I always try to keep in mind that life in the real world is hard to predict, but like everyone I also find myself turning to previous cases that are similar enough to this one, to try to predict anyway. Six months ago I thought McCain had a real chance, and after the RNC I was sure it would be a close race. It was only last week when the polls seemed to just keep getting tougher for him, and Obama just kept cruising along, that I finally felt like maybe we didn’t have to worry that much. But after that last debate and a few positive pop culture appearances for McCain and Palin (Letterman, the Alfred E Smith show, SNL) I could see McCain just being the easy going nice guy underdog, not worrying about it, and Obama trying too hard and irritating everyone with his constant barrage of boring politician-ads. I’m reminded that it doesn’t matter what happened last time or how things go in what percentage of times. All that matters is what is happening right now and how things are going this time.

So it’s a false sense of security to look at 95% likelihood of winning… That site is based on a baseball stat model, which is hardly based on beliefs and psychology at all, and mostly on facts and abilities. BUt politics is all about opinions and group tendencies. It’s a whole different ball game, so to speak. Also, teams actually win and lose multiple times a week, whereas in politics it’s just polls multiple times a week that are providing numbers – the actual “game” only happens once, and could be totally misrepresented by polls the whole time, for a whole host of reasons.
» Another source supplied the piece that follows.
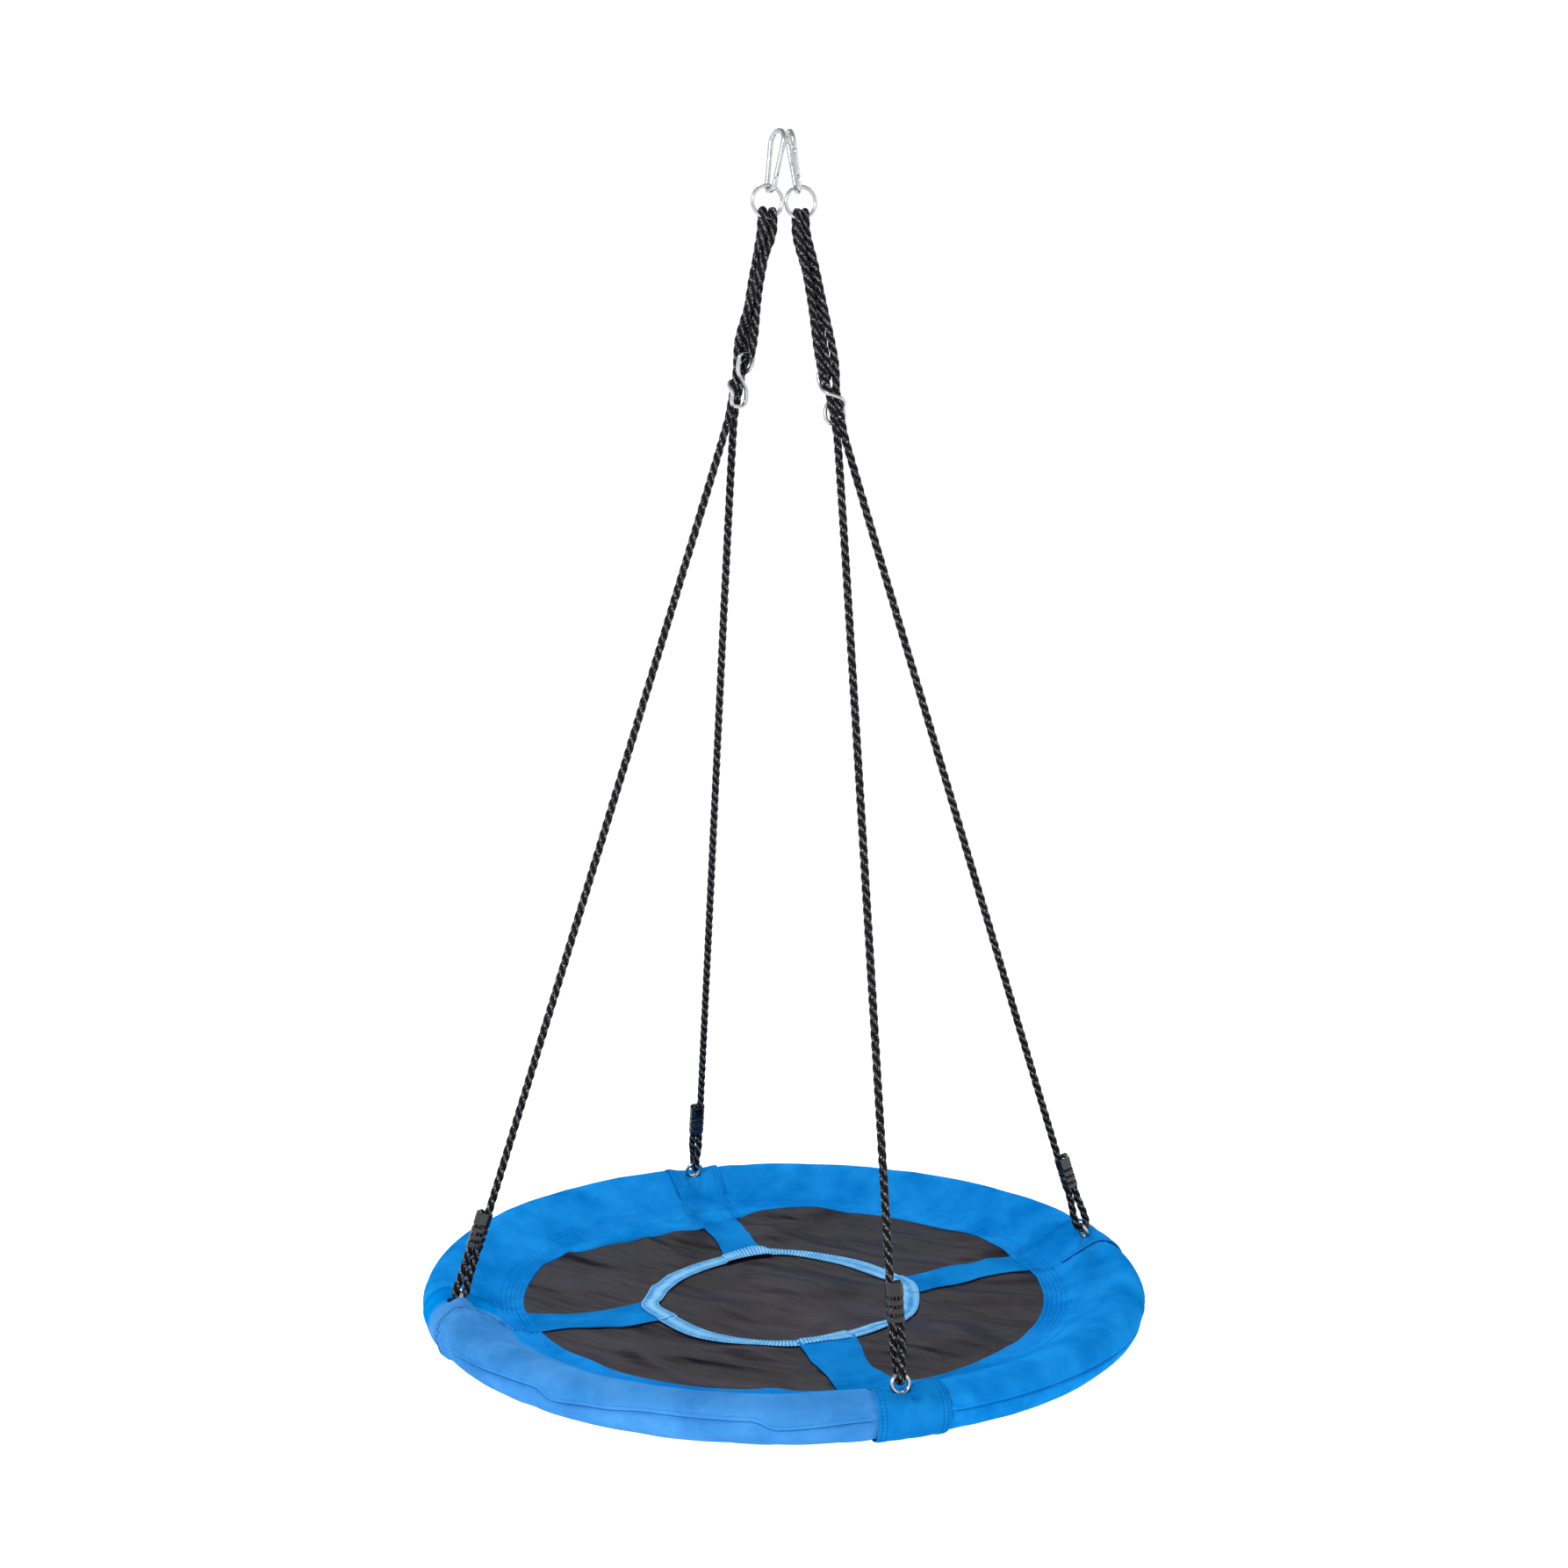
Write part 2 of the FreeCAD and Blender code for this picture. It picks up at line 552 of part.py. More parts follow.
# ---------------------------------------------------------------- cloth
def make_rim_cover():
    """The sewn rim cover: four long panels, and a reinforcing band at each eye bolt."""
    half_band = rim_angle(BAND_WIDTH / 2)
    gap = rim_angle(0.3)
    outside = RIM_SECTION / 2
    names = list(ATTACHMENTS)
    for index, place in enumerate(names):
        start = ATTACHMENTS[place] + half_band + gap
        span = 90 - 2 * (half_band + gap)
        panel = torus_sector(outside, start, span)
        inner = torus_sector(outside - COVER_THICKNESS, start - 1, span + 2)
        after = names[(index + 1) % len(names)]
        export("rim_cover_%s_%s" % (place, after), panel.cut(inner))
        band_start = ATTACHMENTS[place] - half_band
        band = torus_sector(outside + BAND_PROUD, band_start, 2 * half_band)
        band_inner = torus_sector(outside + BAND_PROUD - COVER_THICKNESS, band_start - 1, 2 * half_band + 2)
        opening = eye_seat(place).put(Part.makeCylinder(EYE_OPENING / 2, 40, Vector(0, 0, -15)))
        export("rim_band_" + place, band.cut([band_inner, opening]))


def dish(inside, outside, lift, thickness):
    """A ring of the sagging seat's surface, raised by lift, between two radii."""
    edge_radius = RIM_RADIUS - RIM_SECTION / 2
    sphere = (edge_radius ** 2 + SEAT_SAG ** 2) / (2 * SEAT_SAG)
    centre_z = RIM_Z - SEAT_SAG + sphere

    def at(radius, height):
        return Vector(radius, 0, centre_z - math.sqrt((sphere - height) ** 2 - radius ** 2))

    middle = (inside + outside) / 2
    low = Part.Arc(at(inside, lift), at(middle, lift), at(outside, lift)).toShape()
    top = lift + thickness
    high = Part.Arc(at(outside, top), at(middle, top), at(inside, top)).toShape()
    rise = Part.LineSegment(at(outside, lift), at(outside, top)).toShape()
    fall = Part.LineSegment(at(inside, top), at(inside, lift)).toShape()
    face = Part.Face(Part.Wire([low, rise, high, fall]))
    return face.revolve(Vector(0, 0, 0), Z_AXIS, 360)


def make_seat_cloth():
    """The dark seat cloth with its blue border, four spokes and webbing ring."""
    edge_radius = RIM_RADIUS - RIM_SECTION / 2
    spoke_lift = CLOTH_THICKNESS + LAYER_GAP
    spoke_thickness = 1.0
    top_lift = spoke_lift + spoke_thickness + LAYER_GAP
    export("seat_cloth", dish(0, edge_radius - 4, 0, CLOTH_THICKNESS))
    export("seat_border", dish(BORDER_INSIDE, edge_radius - 1.2, top_lift, 1.2))
    export("webbing_ring", dish(WEB_RING_OUTSIDE - WEB_RING_WIDTH, WEB_RING_OUTSIDE, top_lift, 1.8))
    spoke_inside = WEB_RING_OUTSIDE - WEB_RING_WIDTH + 4
    spoke_outside = BORDER_INSIDE + 14
    sheet = dish(spoke_inside, spoke_outside, spoke_lift, spoke_thickness)
    for place, degrees in ATTACHMENTS.items():
        strip = box_about(spoke_outside, SPOKE_WIDTH, 4 * SEAT_SAG, Vector(spoke_outside / 2 + 1, 0, RIM_Z))
        strip.rotate(Vector(0, 0, 0), Z_AXIS, degrees)
        export("seat_spoke_" + place, sheet.common(strip))


make_hooks()
make_rings()
make_adjusters()
make_ropes()
make_clamps()
make_eye_bolts()
make_frame()
make_padding()
make_rim_cover()
make_seat_cloth()
print("ring axes: top z %.3f, bottom z %.3f" % (ring_held_z, ring_bottom_z))
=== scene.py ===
"""Looks of the saucer nest swing: laid ropes, metal, sewn rim, seat cloth, webbing, floor and light.

Metres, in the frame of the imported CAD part: origin at the hanging point, +Z up.  The four
attachments of the seat are right (+X), back (+Y), left (-X) and front (-Y).
"""
import bpy
import bmesh
import json
from math import acos, atan2, copysign, cos, degrees, exp, hypot, pi, radians, sin, sqrt, tanh
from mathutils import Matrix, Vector, noise
from mathutils.bvhtree import BVHTree


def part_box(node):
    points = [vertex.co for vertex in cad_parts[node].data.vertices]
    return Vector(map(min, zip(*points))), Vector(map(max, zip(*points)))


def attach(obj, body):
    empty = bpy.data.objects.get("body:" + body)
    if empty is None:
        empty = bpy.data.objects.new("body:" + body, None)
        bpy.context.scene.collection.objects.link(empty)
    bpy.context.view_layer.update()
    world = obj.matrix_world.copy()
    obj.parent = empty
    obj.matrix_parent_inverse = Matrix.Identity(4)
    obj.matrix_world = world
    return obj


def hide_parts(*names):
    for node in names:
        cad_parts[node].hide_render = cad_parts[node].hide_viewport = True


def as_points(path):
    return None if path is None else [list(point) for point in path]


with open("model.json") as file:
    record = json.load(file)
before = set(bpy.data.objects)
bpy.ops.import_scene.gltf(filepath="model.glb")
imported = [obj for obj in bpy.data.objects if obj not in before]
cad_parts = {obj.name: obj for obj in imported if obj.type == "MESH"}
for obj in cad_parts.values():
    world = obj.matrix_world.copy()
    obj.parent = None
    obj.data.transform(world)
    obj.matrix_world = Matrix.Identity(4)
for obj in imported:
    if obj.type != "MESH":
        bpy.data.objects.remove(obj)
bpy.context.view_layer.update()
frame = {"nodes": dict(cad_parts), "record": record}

# ---- sizes worked out from the frame
SEAT_BODY = "seat_and_ropes"
ATTACHMENTS = {"right": 0.0, "back": 90.0, "left": 180.0, "front": 270.0}
NEXT = {"right": "back", "back": "left", "left": "front", "front": "right"}
SIDES = {"left": -1, "right": 1}
Z_AXIS = Vector((0, 0, 1))

cover_low, cover_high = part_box("rim_cover_right_back")
band_low, band_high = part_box("rim_band_right")
ring_low, ring_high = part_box("ring_right")
cloth_low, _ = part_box("seat_cloth")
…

I know the Tribune endorsed him, and that overall more newspapers have gone with Obama. Plus today Colin Powell endorsed Obama. But this is all for people who are following politics on purpose, not for people who just catch sight of things here or there. And Colin is sort of part of the old school anyway. So even with all this I feel like things are less secure now than they were, that McCain has found more of his groove, talking anti-socialism and being a fun guy. Not that it will work, but I think it will be closer.